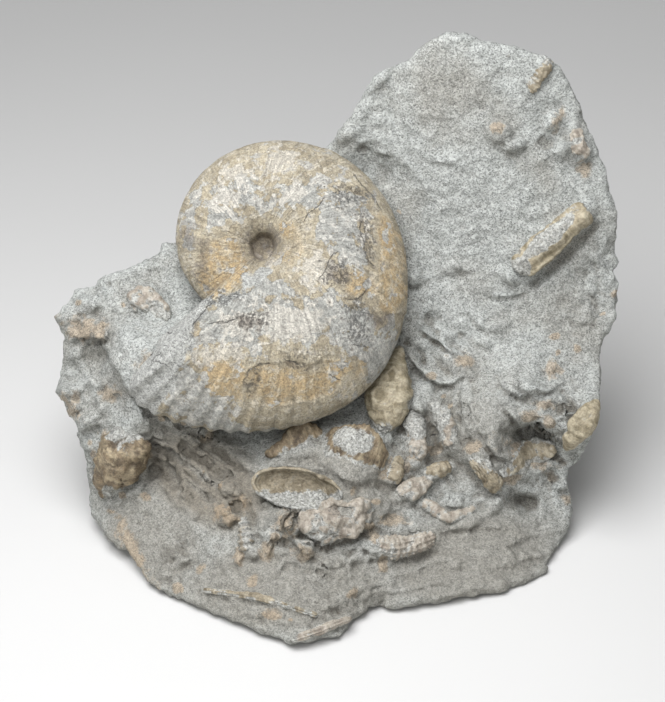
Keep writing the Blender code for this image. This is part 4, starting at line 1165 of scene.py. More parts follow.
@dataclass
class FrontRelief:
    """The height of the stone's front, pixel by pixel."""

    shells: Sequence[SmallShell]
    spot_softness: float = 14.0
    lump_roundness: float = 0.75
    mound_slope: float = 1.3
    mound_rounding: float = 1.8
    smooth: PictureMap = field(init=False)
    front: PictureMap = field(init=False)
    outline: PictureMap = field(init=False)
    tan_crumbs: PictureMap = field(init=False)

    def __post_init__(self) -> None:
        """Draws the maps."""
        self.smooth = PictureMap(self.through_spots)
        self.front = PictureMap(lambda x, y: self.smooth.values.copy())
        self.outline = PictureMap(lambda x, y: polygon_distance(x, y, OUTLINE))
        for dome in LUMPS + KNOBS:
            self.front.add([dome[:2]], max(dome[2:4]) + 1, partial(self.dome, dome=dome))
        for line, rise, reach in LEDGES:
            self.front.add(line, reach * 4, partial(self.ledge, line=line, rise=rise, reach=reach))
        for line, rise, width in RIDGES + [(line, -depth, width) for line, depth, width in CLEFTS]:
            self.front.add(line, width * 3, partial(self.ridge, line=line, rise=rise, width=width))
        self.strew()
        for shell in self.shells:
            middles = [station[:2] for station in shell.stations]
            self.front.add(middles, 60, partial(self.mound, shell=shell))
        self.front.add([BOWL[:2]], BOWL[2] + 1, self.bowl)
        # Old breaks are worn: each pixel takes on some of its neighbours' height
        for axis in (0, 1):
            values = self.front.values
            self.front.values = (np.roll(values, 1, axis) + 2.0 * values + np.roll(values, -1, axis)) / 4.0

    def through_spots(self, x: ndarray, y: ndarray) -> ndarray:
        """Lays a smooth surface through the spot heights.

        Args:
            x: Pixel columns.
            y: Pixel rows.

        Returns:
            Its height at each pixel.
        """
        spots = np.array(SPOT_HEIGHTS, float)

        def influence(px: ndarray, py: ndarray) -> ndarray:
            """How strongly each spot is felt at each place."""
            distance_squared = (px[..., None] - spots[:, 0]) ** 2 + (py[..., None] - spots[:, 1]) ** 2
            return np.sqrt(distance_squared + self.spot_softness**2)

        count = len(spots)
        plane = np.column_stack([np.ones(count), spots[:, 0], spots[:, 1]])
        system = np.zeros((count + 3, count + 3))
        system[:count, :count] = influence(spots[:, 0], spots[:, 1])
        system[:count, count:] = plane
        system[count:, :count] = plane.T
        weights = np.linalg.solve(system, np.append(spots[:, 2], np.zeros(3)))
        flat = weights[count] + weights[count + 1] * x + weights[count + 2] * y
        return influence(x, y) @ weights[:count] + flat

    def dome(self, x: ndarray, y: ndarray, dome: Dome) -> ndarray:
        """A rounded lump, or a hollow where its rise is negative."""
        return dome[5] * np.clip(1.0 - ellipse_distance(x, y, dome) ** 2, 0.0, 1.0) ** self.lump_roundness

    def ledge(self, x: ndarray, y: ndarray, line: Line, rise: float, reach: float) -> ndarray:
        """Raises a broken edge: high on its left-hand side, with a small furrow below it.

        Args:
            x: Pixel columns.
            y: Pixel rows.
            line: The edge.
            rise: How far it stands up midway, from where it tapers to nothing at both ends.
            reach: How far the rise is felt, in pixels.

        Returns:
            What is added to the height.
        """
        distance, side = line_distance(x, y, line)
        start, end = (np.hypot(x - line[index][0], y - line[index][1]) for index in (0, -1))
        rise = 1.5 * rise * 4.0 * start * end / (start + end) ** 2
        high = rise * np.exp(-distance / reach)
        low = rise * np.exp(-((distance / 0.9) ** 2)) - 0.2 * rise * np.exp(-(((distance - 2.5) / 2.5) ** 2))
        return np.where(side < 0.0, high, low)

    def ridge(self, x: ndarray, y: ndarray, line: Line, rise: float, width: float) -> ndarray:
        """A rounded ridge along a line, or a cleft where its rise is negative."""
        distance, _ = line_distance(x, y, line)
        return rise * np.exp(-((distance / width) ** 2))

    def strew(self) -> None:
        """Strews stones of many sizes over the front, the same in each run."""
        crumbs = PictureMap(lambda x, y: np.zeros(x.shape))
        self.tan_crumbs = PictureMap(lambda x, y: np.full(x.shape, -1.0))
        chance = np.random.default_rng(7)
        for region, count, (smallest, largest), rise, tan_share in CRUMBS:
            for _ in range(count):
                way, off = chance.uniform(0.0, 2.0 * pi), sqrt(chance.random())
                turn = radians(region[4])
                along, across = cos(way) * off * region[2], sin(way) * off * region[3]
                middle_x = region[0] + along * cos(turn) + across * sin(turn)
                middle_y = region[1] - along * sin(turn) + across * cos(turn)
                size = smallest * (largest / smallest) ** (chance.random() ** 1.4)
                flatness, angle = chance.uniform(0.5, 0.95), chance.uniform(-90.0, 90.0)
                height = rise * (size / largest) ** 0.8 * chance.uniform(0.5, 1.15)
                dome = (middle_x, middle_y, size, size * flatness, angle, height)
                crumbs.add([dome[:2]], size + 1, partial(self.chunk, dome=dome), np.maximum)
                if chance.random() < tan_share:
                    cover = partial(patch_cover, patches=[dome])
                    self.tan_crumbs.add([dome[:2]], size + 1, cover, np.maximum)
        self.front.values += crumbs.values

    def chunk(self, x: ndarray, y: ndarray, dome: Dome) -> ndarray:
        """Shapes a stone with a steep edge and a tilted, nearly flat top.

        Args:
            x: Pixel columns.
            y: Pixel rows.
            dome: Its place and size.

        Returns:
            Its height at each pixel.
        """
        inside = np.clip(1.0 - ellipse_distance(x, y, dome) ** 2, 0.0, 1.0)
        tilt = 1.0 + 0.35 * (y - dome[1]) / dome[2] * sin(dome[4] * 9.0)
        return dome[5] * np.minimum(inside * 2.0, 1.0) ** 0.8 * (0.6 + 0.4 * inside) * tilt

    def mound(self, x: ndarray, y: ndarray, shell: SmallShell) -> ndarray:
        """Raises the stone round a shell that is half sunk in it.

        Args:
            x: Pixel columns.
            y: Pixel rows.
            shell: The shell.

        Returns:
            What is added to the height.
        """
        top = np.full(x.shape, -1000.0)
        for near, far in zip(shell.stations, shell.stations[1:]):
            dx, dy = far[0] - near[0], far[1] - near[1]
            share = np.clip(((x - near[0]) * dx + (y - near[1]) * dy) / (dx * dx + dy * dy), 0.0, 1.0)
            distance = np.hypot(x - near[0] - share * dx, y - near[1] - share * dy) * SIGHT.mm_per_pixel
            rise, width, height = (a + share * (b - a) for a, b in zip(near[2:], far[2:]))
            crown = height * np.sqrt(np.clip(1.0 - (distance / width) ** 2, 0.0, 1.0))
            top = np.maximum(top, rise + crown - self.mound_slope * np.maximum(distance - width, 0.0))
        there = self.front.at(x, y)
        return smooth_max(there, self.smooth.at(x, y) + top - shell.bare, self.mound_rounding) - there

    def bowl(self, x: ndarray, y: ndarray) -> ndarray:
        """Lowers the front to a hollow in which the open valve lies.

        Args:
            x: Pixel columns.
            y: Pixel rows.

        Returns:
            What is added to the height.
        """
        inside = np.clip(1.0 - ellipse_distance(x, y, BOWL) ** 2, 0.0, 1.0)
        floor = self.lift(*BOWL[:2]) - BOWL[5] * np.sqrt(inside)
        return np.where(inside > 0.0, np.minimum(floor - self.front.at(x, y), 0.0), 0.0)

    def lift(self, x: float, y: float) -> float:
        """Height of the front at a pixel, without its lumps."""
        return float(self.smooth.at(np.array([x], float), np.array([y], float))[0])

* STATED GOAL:
Using the data above, repeat every line exactly.

* EXERCISE ANSWER:
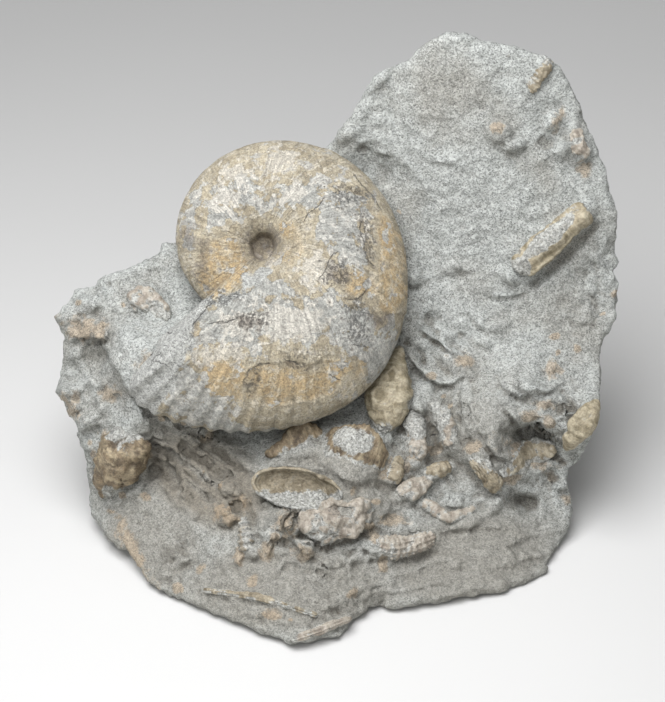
Keep writing the Blender code for this image. This is part 4, starting at line 1165 of scene.py. More parts follow.
@dataclass
class FrontRelief:
    """The height of the stone's front, pixel by pixel."""

    shells: Sequence[SmallShell]
    spot_softness: float = 14.0
    lump_roundness: float = 0.75
    mound_slope: float = 1.3
    mound_rounding: float = 1.8
    smooth: PictureMap = field(init=False)
    front: PictureMap = field(init=False)
    outline: PictureMap = field(init=False)
    tan_crumbs: PictureMap = field(init=False)

    def __post_init__(self) -> None:
        """Draws the maps."""
        self.smooth = PictureMap(self.through_spots)
        self.front = PictureMap(lambda x, y: self.smooth.values.copy())
        self.outline = PictureMap(lambda x, y: polygon_distance(x, y, OUTLINE))
        for dome in LUMPS + KNOBS:
            self.front.add([dome[:2]], max(dome[2:4]) + 1, partial(self.dome, dome=dome))
        for line, rise, reach in LEDGES:
            self.front.add(line, reach * 4, partial(self.ledge, line=line, rise=rise, reach=reach))
        for line, rise, width in RIDGES + [(line, -depth, width) for line, depth, width in CLEFTS]:
            self.front.add(line, width * 3, partial(self.ridge, line=line, rise=rise, width=width))
        self.strew()
        for shell in self.shells:
            middles = [station[:2] for station in shell.stations]
            self.front.add(middles, 60, partial(self.mound, shell=shell))
        self.front.add([BOWL[:2]], BOWL[2] + 1, self.bowl)
        # Old breaks are worn: each pixel takes on some of its neighbours' height
        for axis in (0, 1):
            values = self.front.values
            self.front.values = (np.roll(values, 1, axis) + 2.0 * values + np.roll(values, -1, axis)) / 4.0

    def through_spots(self, x: ndarray, y: ndarray) -> ndarray:
        """Lays a smooth surface through the spot heights.

        Args:
            x: Pixel columns.
            y: Pixel rows.

        Returns:
            Its height at each pixel.
        """
        spots = np.array(SPOT_HEIGHTS, float)

        def influence(px: ndarray, py: ndarray) -> ndarray:
            """How strongly each spot is felt at each place."""
            distance_squared = (px[..., None] - spots[:, 0]) ** 2 + (py[..., None] - spots[:, 1]) ** 2
            return np.sqrt(distance_squared + self.spot_softness**2)

        count = len(spots)
        plane = np.column_stack([np.ones(count), spots[:, 0], spots[:, 1]])
        system = np.zeros((count + 3, count + 3))
        system[:count, :count] = influence(spots[:, 0], spots[:, 1])
        system[:count, count:] = plane
        system[count:, :count] = plane.T
        weights = np.linalg.solve(system, np.append(spots[:, 2], np.zeros(3)))
        flat = weights[count] + weights[count + 1] * x + weights[count + 2] * y
        return influence(x, y) @ weights[:count] + flat

    def dome(self, x: ndarray, y: ndarray, dome: Dome) -> ndarray:
        """A rounded lump, or a hollow where its rise is negative."""
        return dome[5] * np.clip(1.0 - ellipse_distance(x, y, dome) ** 2, 0.0, 1.0) ** self.lump_roundness

    def ledge(self, x: ndarray, y: ndarray, line: Line, rise: float, reach: float) -> ndarray:
        """Raises a broken edge: high on its left-hand side, with a small furrow below it.

        Args:
            x: Pixel columns.
            y: Pixel rows.
            line: The edge.
            rise: How far it stands up midway, from where it tapers to nothing at both ends.
            reach: How far the rise is felt, in pixels.

        Returns:
            What is added to the height.
        """
        distance, side = line_distance(x, y, line)
        start, end = (np.hypot(x - line[index][0], y - line[index][1]) for index in (0, -1))
        rise = 1.5 * rise * 4.0 * start * end / (start + end) ** 2
        high = rise * np.exp(-distance / reach)
        low = rise * np.exp(-((distance / 0.9) ** 2)) - 0.2 * rise * np.exp(-(((distance - 2.5) / 2.5) ** 2))
        return np.where(side < 0.0, high, low)

    def ridge(self, x: ndarray, y: ndarray, line: Line, rise: float, width: float) -> ndarray:
        """A rounded ridge along a line, or a cleft where its rise is negative."""
        distance, _ = line_distance(x, y, line)
        return rise * np.exp(-((distance / width) ** 2))

    def strew(self) -> None:
        """Strews stones of many sizes over the front, the same in each run."""
        crumbs = PictureMap(lambda x, y: np.zeros(x.shape))
        self.tan_crumbs = PictureMap(lambda x, y: np.full(x.shape, -1.0))
        chance = np.random.default_rng(7)
        for region, count, (smallest, largest), rise, tan_share in CRUMBS:
            for _ in range(count):
                way, off = chance.uniform(0.0, 2.0 * pi), sqrt(chance.random())
                turn = radians(region[4])
                along, across = cos(way) * off * region[2], sin(way) * off * region[3]
                middle_x = region[0] + along * cos(turn) + across * sin(turn)
                middle_y = region[1] - along * sin(turn) + across * cos(turn)
                size = smallest * (largest / smallest) ** (chance.random() ** 1.4)
                flatness, angle = chance.uniform(0.5, 0.95), chance.uniform(-90.0, 90.0)
                height = rise * (size / largest) ** 0.8 * chance.uniform(0.5, 1.15)
                dome = (middle_x, middle_y, size, size * flatness, angle, height)
                crumbs.add([dome[:2]], size + 1, partial(self.chunk, dome=dome), np.maximum)
                if chance.random() < tan_share:
                    cover = partial(patch_cover, patches=[dome])
                    self.tan_crumbs.add([dome[:2]], size + 1, cover, np.maximum)
        self.front.values += crumbs.values

    def chunk(self, x: ndarray, y: ndarray, dome: Dome) -> ndarray:
        """Shapes a stone with a steep edge and a tilted, nearly flat top.

        Args:
            x: Pixel columns.
            y: Pixel rows.
            dome: Its place and size.

        Returns:
            Its height at each pixel.
        """
        inside = np.clip(1.0 - ellipse_distance(x, y, dome) ** 2, 0.0, 1.0)
        tilt = 1.0 + 0.35 * (y - dome[1]) / dome[2] * sin(dome[4] * 9.0)
        return dome[5] * np.minimum(inside * 2.0, 1.0) ** 0.8 * (0.6 + 0.4 * inside) * tilt

    def mound(self, x: ndarray, y: ndarray, shell: SmallShell) -> ndarray:
        """Raises the stone round a shell that is half sunk in it.

        Args:
            x: Pixel columns.
            y: Pixel rows.
            shell: The shell.

        Returns:
            What is added to the height.
        """
        top = np.full(x.shape, -1000.0)
        for near, far in zip(shell.stations, shell.stations[1:]):
            dx, dy = far[0] - near[0], far[1] - near[1]
            share = np.clip(((x - near[0]) * dx + (y - near[1]) * dy) / (dx * dx + dy * dy), 0.0, 1.0)
            distance = np.hypot(x - near[0] - share * dx, y - near[1] - share * dy) * SIGHT.mm_per_pixel
            rise, width, height = (a + share * (b - a) for a, b in zip(near[2:], far[2:]))
            crown = height * np.sqrt(np.clip(1.0 - (distance / width) ** 2, 0.0, 1.0))
            top = np.maximum(top, rise + crown - self.mound_slope * np.maximum(distance - width, 0.0))
        there = self.front.at(x, y)
        return smooth_max(there, self.smooth.at(x, y) + top - shell.bare, self.mound_rounding) - there

    def bowl(self, x: ndarray, y: ndarray) -> ndarray:
        """Lowers the front to a hollow in which the open valve lies.

        Args:
            x: Pixel columns.
            y: Pixel rows.

        Returns:
            What is added to the height.
        """
        inside = np.clip(1.0 - ellipse_distance(x, y, BOWL) ** 2, 0.0, 1.0)
        floor = self.lift(*BOWL[:2]) - BOWL[5] * np.sqrt(inside)
        return np.where(inside > 0.0, np.minimum(floor - self.front.at(x, y), 0.0), 0.0)

    def lift(self, x: float, y: float) -> float:
        """Height of the front at a pixel, without its lumps."""
        return float(self.smooth.at(np.array([x], float), np.array([y], float))[0])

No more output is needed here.